Exactly the lines from the one with "The build123d and" to the one with "# shader helper: a", both included, are to be printed again; leave out the rest.

* START Data entries *

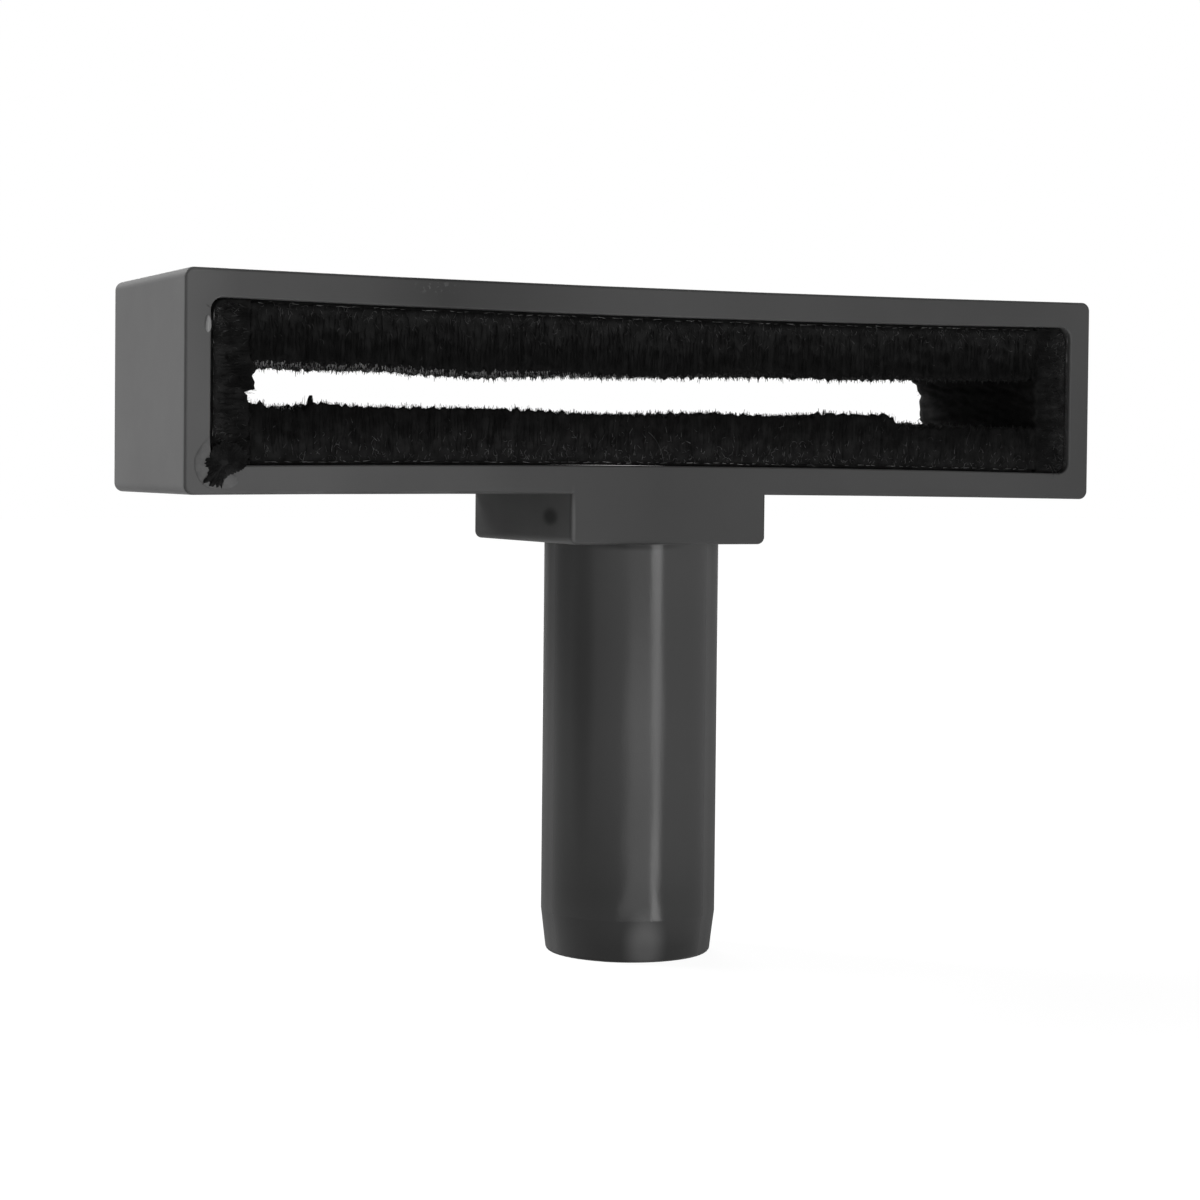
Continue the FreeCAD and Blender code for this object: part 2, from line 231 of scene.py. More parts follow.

* END Data entries *
* START Data entries *

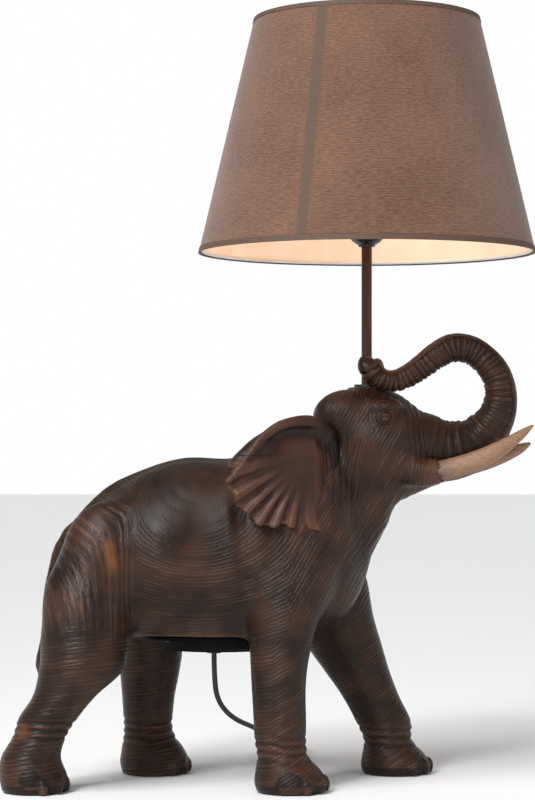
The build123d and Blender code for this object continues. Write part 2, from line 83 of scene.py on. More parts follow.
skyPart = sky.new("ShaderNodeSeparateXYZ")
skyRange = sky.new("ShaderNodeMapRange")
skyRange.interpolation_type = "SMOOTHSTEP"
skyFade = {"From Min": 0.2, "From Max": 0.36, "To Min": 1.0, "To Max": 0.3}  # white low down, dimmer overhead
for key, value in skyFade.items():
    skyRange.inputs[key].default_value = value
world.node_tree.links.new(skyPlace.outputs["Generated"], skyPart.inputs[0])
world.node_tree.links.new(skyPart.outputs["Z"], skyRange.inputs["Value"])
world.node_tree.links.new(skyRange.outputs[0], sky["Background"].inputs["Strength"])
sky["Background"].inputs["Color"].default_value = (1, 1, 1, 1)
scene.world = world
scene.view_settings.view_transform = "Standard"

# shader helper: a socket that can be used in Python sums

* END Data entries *

Correct result
The build123d and Blender code for this object continues. Write part 2, from line 83 of scene.py on. More parts follow.
skyPart = sky.new("ShaderNodeSeparateXYZ")
skyRange = sky.new("ShaderNodeMapRange")
skyRange.interpolation_type = "SMOOTHSTEP"
skyFade = {"From Min": 0.2, "From Max": 0.36, "To Min": 1.0, "To Max": 0.3}  # white low down, dimmer overhead
for key, value in skyFade.items():
    skyRange.inputs[key].default_value = value
world.node_tree.links.new(skyPlace.outputs["Generated"], skyPart.inputs[0])
world.node_tree.links.new(skyPart.outputs["Z"], skyRange.inputs["Value"])
world.node_tree.links.new(skyRange.outputs[0], sky["Background"].inputs["Strength"])
sky["Background"].inputs["Color"].default_value = (1, 1, 1, 1)
scene.world = world
scene.view_settings.view_transform = "Standard"

# shader helper: a socket that can be used in Python sums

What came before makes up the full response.